(begin)

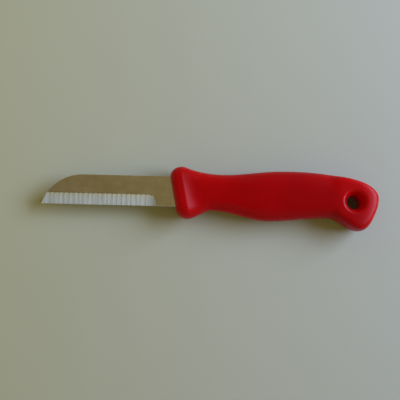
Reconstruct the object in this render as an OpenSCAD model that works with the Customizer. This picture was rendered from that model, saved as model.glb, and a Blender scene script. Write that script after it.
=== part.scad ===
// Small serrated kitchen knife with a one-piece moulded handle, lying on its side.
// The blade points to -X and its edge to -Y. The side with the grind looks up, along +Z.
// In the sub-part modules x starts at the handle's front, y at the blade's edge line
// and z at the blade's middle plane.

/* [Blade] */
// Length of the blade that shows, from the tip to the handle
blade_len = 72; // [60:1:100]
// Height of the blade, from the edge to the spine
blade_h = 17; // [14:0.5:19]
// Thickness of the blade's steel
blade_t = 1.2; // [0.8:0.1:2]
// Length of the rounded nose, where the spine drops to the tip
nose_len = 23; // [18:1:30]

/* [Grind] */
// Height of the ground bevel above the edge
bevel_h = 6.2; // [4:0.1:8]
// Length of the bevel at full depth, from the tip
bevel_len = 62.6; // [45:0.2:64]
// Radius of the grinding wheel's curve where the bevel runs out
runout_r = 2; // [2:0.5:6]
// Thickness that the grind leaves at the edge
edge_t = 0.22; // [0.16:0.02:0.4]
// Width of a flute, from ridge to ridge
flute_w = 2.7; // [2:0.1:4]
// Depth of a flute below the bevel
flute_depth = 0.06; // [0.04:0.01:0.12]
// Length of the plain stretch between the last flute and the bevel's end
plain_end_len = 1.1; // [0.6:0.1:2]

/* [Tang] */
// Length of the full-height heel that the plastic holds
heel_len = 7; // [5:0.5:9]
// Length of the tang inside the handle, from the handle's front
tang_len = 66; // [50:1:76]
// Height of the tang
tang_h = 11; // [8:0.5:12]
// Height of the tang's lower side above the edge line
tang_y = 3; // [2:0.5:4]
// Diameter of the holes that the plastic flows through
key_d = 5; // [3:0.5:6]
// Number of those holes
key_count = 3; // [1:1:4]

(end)

Write out the material from the first line to the last, exactly.

* [SOLUTION TO THE EXERCISE]:
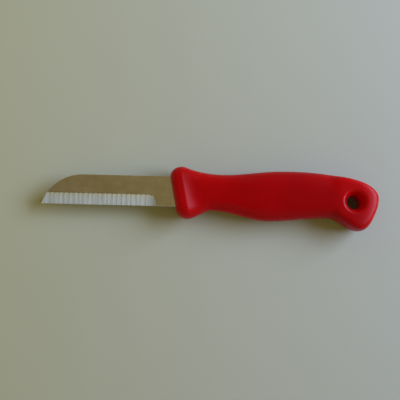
Reconstruct the object in this render as an OpenSCAD model that works with the Customizer. This picture was rendered from that model, saved as model.glb, and a Blender scene script. Write that script after it.
=== part.scad ===
// Small serrated kitchen knife with a one-piece moulded handle, lying on its side.
// The blade points to -X and its edge to -Y. The side with the grind looks up, along +Z.
// In the sub-part modules x starts at the handle's front, y at the blade's edge line
// and z at the blade's middle plane.

/* [Blade] */
// Length of the blade that shows, from the tip to the handle
blade_len = 72; // [60:1:100]
// Height of the blade, from the edge to the spine
blade_h = 17; // [14:0.5:19]
// Thickness of the blade's steel
blade_t = 1.2; // [0.8:0.1:2]
// Length of the rounded nose, where the spine drops to the tip
nose_len = 23; // [18:1:30]

/* [Grind] */
// Height of the ground bevel above the edge
bevel_h = 6.2; // [4:0.1:8]
// Length of the bevel at full depth, from the tip
bevel_len = 62.6; // [45:0.2:64]
// Radius of the grinding wheel's curve where the bevel runs out
runout_r = 2; // [2:0.5:6]
// Thickness that the grind leaves at the edge
edge_t = 0.22; // [0.16:0.02:0.4]
// Width of a flute, from ridge to ridge
flute_w = 2.7; // [2:0.1:4]
// Depth of a flute below the bevel
flute_depth = 0.06; // [0.04:0.01:0.12]
// Length of the plain stretch between the last flute and the bevel's end
plain_end_len = 1.1; // [0.6:0.1:2]

/* [Tang] */
// Length of the full-height heel that the plastic holds
heel_len = 7; // [5:0.5:9]
// Length of the tang inside the handle, from the handle's front
tang_len = 66; // [50:1:76]
// Height of the tang
tang_h = 11; // [8:0.5:12]
// Height of the tang's lower side above the edge line
tang_y = 3; // [2:0.5:4]
// Diameter of the holes that the plastic flows through
key_d = 5; // [3:0.5:6]
// Number of those holes
key_count = 3; // [1:1:4]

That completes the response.